Source: The Atos Procurement Technology Satisfaction Survey 2014

There are several areas where technology can assist across many of the reforms. For example, regulations 105-114 are aimed at eliminating burdensome and disproportionate questions being asked by the Contracting Authority. You might be wondering what this has got to do with technology. Procurement solutions can play an integral part in maintaining a standard set of supplier questions, negating the need for the Authority to ask the same questions over and over. However, whilst this capability streamlines the procurement process, it’s important to take the provisions seriously; noting that there are situations where organisations use a common set of criteria and evidence requirements across all their procurements. This may be disproportionate; for example, where the buyer asks for significant public liability insurances on small value service contracts – it happens all too often by mistake. Here, the right procurement solution can also help ensure that your new questions and weightings are standardised and approved - reinforcing governance, but also requiring human intervention to ensure proportionality and relevance.

The legislation introduces a new procedure to promote the development of innovative products, services or works. It also encourages authorities to divide up large contracts into individual lots to facilitate the participation of small companies. It’s worth noting the level of additional complexity this could introduce - more contracts, more bidders, different criteria based on smaller requirements. Procurement technology has been proven to significantly reduce the time and risk inherent in managing such large volumes of information.

The regulations give a renewed focus on self-declarations; procurement technologies can significantly simplify the process of bidder self-declarations with web forms taking the place of large volumes of documentation. There will also be a greater focus on improved safeguards from corruption and especially deals with safeguards against conflict of interest. With the right tools, stakeholders can easily confirm they understand their responsibilities as evaluators, that they are sufficiently experienced and have no conflict of interest. These clicks and/or the user’s electronic signature can be date stamped within the system and are an effective way of collecting information for audit purposes.

Perhaps the most significant change to the regulations is the potential to exclude suppliers on the basis of poor performance in previous contracts. It’s not clear how this will be applied and regulated – suppliers are very likely to be litigious in this area if they feel they weren’t effectively consulted or notified of concerns in the delivery of the last piece of work. Used effectively, technologies combined with the new regulations give authorities significant power to drive change in suppliers’ behaviours going forward.

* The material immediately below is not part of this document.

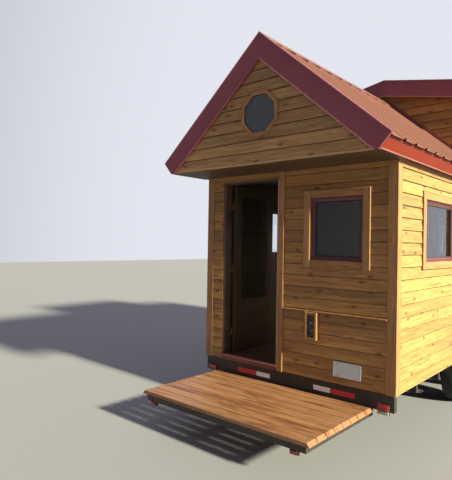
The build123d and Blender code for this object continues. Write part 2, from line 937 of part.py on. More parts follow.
with BuildPart() as ridge_caps:
    for start, end in ((roof_front - fascia_thick, cheek_front), (cheek_back, roof_back + fascia_thick)):
        with BuildSketch(across(start)):
            chevron(cap_run, roof_z, -cap_thick, 0)
        extrude(amount=-(end - start))
    with BuildSketch(across(dormer_roof_front - fascia_thick)):
        chevron(cap_run, dormer_roof_z, -cap_thick, 0)
    extrude(amount=-(dormer_roof_length + 2 * fascia_thick))
finish(ridge_caps, "ridge_caps")

# Outside trim. The corner boards end under the soffit, the friezes and the rear roof.
with BuildPart() as corner_boards:
    for side in (-1, 1):
        outer_x = half + trim
        inner_x = outer_x - corner_front
        low_x = min(side * inner_x, side * outer_x)
        high_x = max(side * inner_x, side * outer_x)
        block((low_x, entrance, siding_base), (high_x, front_face, soffit_z))
        with BuildSketch(across(rear_face)):
            with BuildLine():
                Polyline(
                    (side * inner_x, siding_base),
                    (side * outer_x, siding_base),
                    (side * outer_x, roof_z(outer_x, roof_depth)),
                    (side * inner_x, roof_z(inner_x, roof_depth)),
                    close=True,
                )
            make_face()
        extrude(amount=-trim)
        low_x = min(side * half, side * outer_x)
        high_x = max(side * half, side * outer_x)
        block((low_x, front_face, siding_base), (high_x, entrance + corner_side, frieze_base))
        block((low_x, rear_face + trim - corner_side, siding_base), (high_x, rear_face, frieze_base))
finish(corner_boards, "corner_boards")

with BuildPart() as frieze_boards:
    for side in (-1, 1):
        with BuildSketch(across(front_face)):
            with BuildLine():
                Polyline(
                    (side * half, frieze_base),
                    (side * (half + trim), frieze_base),
                    (side * (half + trim), roof_z(half + trim, roof_depth)),
                    (side * half, roof_z(half, roof_depth)),
                    close=True,
                )
            make_face()
        extrude(amount=-(rear_face - front_face))
finish(frieze_boards, "frieze_boards")

with BuildPart() as door_casing:
    block(
        (rough_right, front_face - casing_thick, siding_base),
        (rough_right + door_casing_width, front_face, soffit_z),
    )
finish(door_casing, "door_casing")

ledge_z = siding_base + ledge_height
with BuildPart() as belt_ledge:
    block(
        (rough_right + door_casing_width, front_face - casing_thick - ledge_nose, ledge_z),
        (half + trim - corner_front, front_face, ledge_z + ledge_thick),
    )
finish(belt_ledge, "belt_ledge")

box_front = front_face - box_depth
with BuildPart() as inlet_box:
    block((box_left, box_front, ledge_z - box_height), (box_left + box_width, front_face, ledge_z))
    block(
        (box_left + box_edge, box_front - trim, ledge_z - box_height + box_edge),
        (box_left + box_width - box_edge, front_face, ledge_z - box_edge),
        mode=Mode.SUBTRACT,
    )
finish(inlet_box, "inlet_box")

with BuildPart() as inlet_cover:
    block(
        (box_left + box_edge, box_front + box_inset, ledge_z - box_height + box_edge),
        (box_left + box_width - box_edge, front_face, ledge_z - box_edge),
    )
finish(inlet_cover, "inlet_cover")


# Windows: a casing outside, a frame in the opening and a pane in the frame.
def window_places():
    """Yield each window as its plane on the wall's outer face, width and height."""
    x = (window_left + window_right) / 2
    z = sill_z + window_height / 2
    faces_front = Plane(origin=(x, front_face, z), x_dir=(1, 0, 0), z_dir=(0, -1, 0))
    yield faces_front, entrance_window_width, window_height
    faces_back = Plane(origin=(0, rear_face, z), x_dir=(-1, 0, 0), z_dir=(0, 1, 0))
    yield faces_back, rear_window_width, window_height
    for side in (-1, 1):
        for start in window_starts[side]:
            y = entrance + start + side_window_width / 2
            outward = Plane(origin=(side * half, y, z), x_dir=(0, side, 0), z_dir=(side, 0, 0))
            yield outward, side_window_width, window_height
        middle = (side * dormer_half, dormer_middle, dormer_sill_z + dormer_window_height / 2)
        outward = Plane(origin=middle, x_dir=(0, side, 0), z_dir=(side, 0, 0))
        yield outward, dormer_window_width, dormer_window_height


gable_planes = (
    Plane(origin=(0, gable_front, octagon_z), x_dir=(1, 0, 0), z_dir=(0, -1, 0)),
    Plane(origin=(0, rear_face, octagon_z), x_dir=(-1, 0, 0), z_dir=(0, 1, 0)),
)

with BuildPart() as window_casings:
    for plane, width, height in window_places():
        with BuildSketch(plane):
            Rectangle(width + 2 * casing_width, height + 2 * casing_width)
            Rectangle(width, height, mode=Mode.SUBTRACT)
        extrude(amount=casing_thick)
    for plane in gable_planes:
        with BuildSketch(plane):
            RegularPolygon(octagon_trim_flats / 2 / cos(pi / 8), 8, rotation=22.5)
            RegularPolygon(octagon_circle, 8, rotation=22.5, mode=Mode.SUBTRACT)
        extrude(amount=casing_thick)
finish(window_casings, "window_casings")

with BuildPart() as window_frames:
    for plane, width, height in window_places():
        with BuildSketch(plane):
            Rectangle(width, height)
            Rectangle(width - 2 * frame_width, height - 2 * frame_width, mode=Mode.SUBTRACT)
        extrude(amount=-frame_depth)
finish(window_frames, "window_frames")

with BuildPart() as window_glass:
    for plane, width, height in window_places():
        with BuildSketch(plane.offset(-pane_depth)):
            Rectangle(width - 2 * frame_width, height - 2 * frame_width)
        extrude(amount=-glass_thick)
finish(window_glass, "window_glass")

with BuildPart() as octagon_glass:
    for plane in gable_planes:
        with BuildSketch(plane.offset(-pane_depth)):
            RegularPolygon(octagon_circle, 8, rotation=22.5)
        extrude(amount=-glass_thick)
finish(octagon_glass, "octagon_glass")

# Door frame: jambs with stops, head and threshold.
sill_top = floor_z + threshold_rise
stop_face = front_inner - door_thick - door_gap
with BuildPart() as door_frame:
    block((rough_left, front_face, sill_top), (door_left, front_inner, rough_top))
    block((door_right, front_face, sill_top), (rough_right, front_inner, rough_top))
    block((door_left, front_face, jamb_top), (door_right, front_inner, rough_top))
    block((door_left, front_face, sill_top), (door_left + door_stop, stop_face, jamb_top))
    block((door_right - door_stop, front_face, sill_top), (door_right, stop_face, jamb_top))
finish(door_frame, "door_frame")

with BuildPart() as threshold:
    block((rough_left, front_face - threshold_nose, floor_z), (rough_right, front_inner, sill_top))
finish(threshold, "threshold")

# Door, standing open at a right angle to the wall and hinged at the left jamb.
pin_x = door_left + door_gap
pin_y = front_inner + hinge_offset
leaf_low = sill_top + leaf_clear
leaf_high = jamb_top - leaf_clear
leaf_x = pin_x + hinge_offset
leaf_end = pin_y + door_right - latch_gap - pin_x
glass_low = leaf_low + door_panel
glass_high = leaf_high - stile
with BuildPart() as door_leaf:
    block((leaf_x, pin_y, leaf_low), (leaf_x + door_thick, leaf_end, leaf_high))
    block(
        (leaf_x - trim, pin_y + stile, glass_low),
        (leaf_x + door_thick + trim, leaf_end - stile, glass_high),
        mode=Mode.SUBTRACT,
    )
finish(door_leaf, "door_leaf")

with BuildPart() as door_glass:
    middle = leaf_x + door_thick / 2
    block(
        (middle - glass_thick / 2, pin_y + stile, glass_low),
        (middle + glass_thick / 2, leaf_end - stile, glass_high),
    )
finish(door_glass, "door_glass")

# Lift-off hinges: the jamb's knuckle carries a pin, and the leaf's stands over it.
hinge_places = (leaf_low + hinge_end, (leaf_low + leaf_high) / 2, leaf_high - hinge_end)
knuckle = hinge_height / 2
flap = 6 * hinge_offset
pin_height = knuckle - 2 * hinge_plate
with BuildPart() as door_hinges:
    for z in hinge_places:
        low = z + running_gap
        post(pin_x, pin_y, low, knuckle_radius, knuckle - running_gap)
        block((leaf_x - hinge_plate, pin_y, low), (leaf_x, pin_y + flap, z + knuckle))
        post(pin_x, pin_y, low, pin_radius + running_gap, pin_height, mode=Mode.SUBTRACT)
finish(door_hinges, "door_hinges")

with BuildPart() as jamb_hinges:
    for z in hinge_places:
        post(pin_x, pin_y, z - knuckle, knuckle_radius, knuckle)
        post(pin_x, pin_y, z, pin_radius, pin_height)
        block((door_left, front_inner - flap, z - knuckle), (door_left + hinge_plate, pin_y, z))
finish(jamb_hinges, "jamb_hinges")

# Lever handles on upright plates, one each side of the leaf.
handle_z = floor_z + handle_height
handle_y = leaf_end - stile / 2
with BuildPart() as door_handle:
    for face_x, outward in ((leaf_x, -1), (leaf_x + door_thick, 1)):
        place = (face_x, handle_y, handle_z)
        face = Plane(origin=place, x_dir=(0, outward, 0), z_dir=(outward, 0, 0))
        with BuildSketch(face):
            with Locations((0, (handle_plate_rise - handle_plate_drop) / 2)):
                Rectangle(handle_plate_width, handle_plate_rise + handle_plate_drop)
        extrude(amount=handle_plate_thick)
        with BuildSketch(face):
            Rectangle(lever_depth, lever_depth)
        extrude(amount=lever_stand_off)
        with BuildSketch(face.offset(lever_stand_off - lever_thick)):
            with Locations((-outward * lever_length / 2, 0)):
                Rectangle(lever_length + lever_depth, lever_depth)
        extrude(amount=lever_thick)
finish(door_handle, "door_handle")
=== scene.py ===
"""Looks of the tiny house on wheels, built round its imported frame."""
import json
import random
from math import cos, dist, floor, pi, radians, sin, tan

import bpy
from mathutils import Matrix, Vector


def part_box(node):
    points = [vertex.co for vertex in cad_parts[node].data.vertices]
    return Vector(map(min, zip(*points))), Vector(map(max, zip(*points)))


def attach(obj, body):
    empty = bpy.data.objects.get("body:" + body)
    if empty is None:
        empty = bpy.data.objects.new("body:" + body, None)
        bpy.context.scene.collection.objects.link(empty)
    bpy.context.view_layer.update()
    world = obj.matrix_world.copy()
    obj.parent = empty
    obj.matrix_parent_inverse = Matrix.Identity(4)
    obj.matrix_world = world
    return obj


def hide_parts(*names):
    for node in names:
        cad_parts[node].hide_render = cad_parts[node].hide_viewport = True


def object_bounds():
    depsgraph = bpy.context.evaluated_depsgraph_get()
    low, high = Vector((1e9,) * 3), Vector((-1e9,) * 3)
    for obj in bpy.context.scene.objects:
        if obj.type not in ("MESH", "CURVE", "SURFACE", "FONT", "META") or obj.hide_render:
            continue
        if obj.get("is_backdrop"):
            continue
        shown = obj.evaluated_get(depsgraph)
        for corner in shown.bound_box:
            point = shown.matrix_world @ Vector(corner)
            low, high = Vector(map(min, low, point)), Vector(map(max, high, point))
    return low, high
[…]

Possibly the most obvious move towards the use of technology is the requirement for documentation to be available electronically. Full electronic communication (by April 2017) for public procurement will be “expressly permitted” removing any doubt as to their legality. More subtle nods could be found in the reduction of the statutory time limits by which suppliers have to respond to opportunities and submit their bids. Procurement technologies can only help authorities to streamline their processes and meet these more stringent timescales.

For the supplier community, getting a detailed understanding of what directive 2014/24/EU means for your business can be seen as a key factor in getting ahead of your competitors. As a Bid Director you could still be trying to figure out how your latest submission will be affected by the changes. As an SME, how could the changes open up access to the public procurement market?

For purchasing authorities, it’s important to fully understand the implications of the new regulations and how existing systems can help. Now is the best time to address any policy constraints and, wherever possible, change processes to fit the functionality rather than incurring the cost of doing the reverse.

With expert guidance combined with best-of-breed feature-rich technology solutions, buyers can manage all their project requirements whilst successfully on-boarding and managing internal and external stakeholders. It might be easier said than done, but the regulation updates provide the opportunity for technology to help remove complicated theories and return to the main principles of what you do – to achieve excellence in procurement.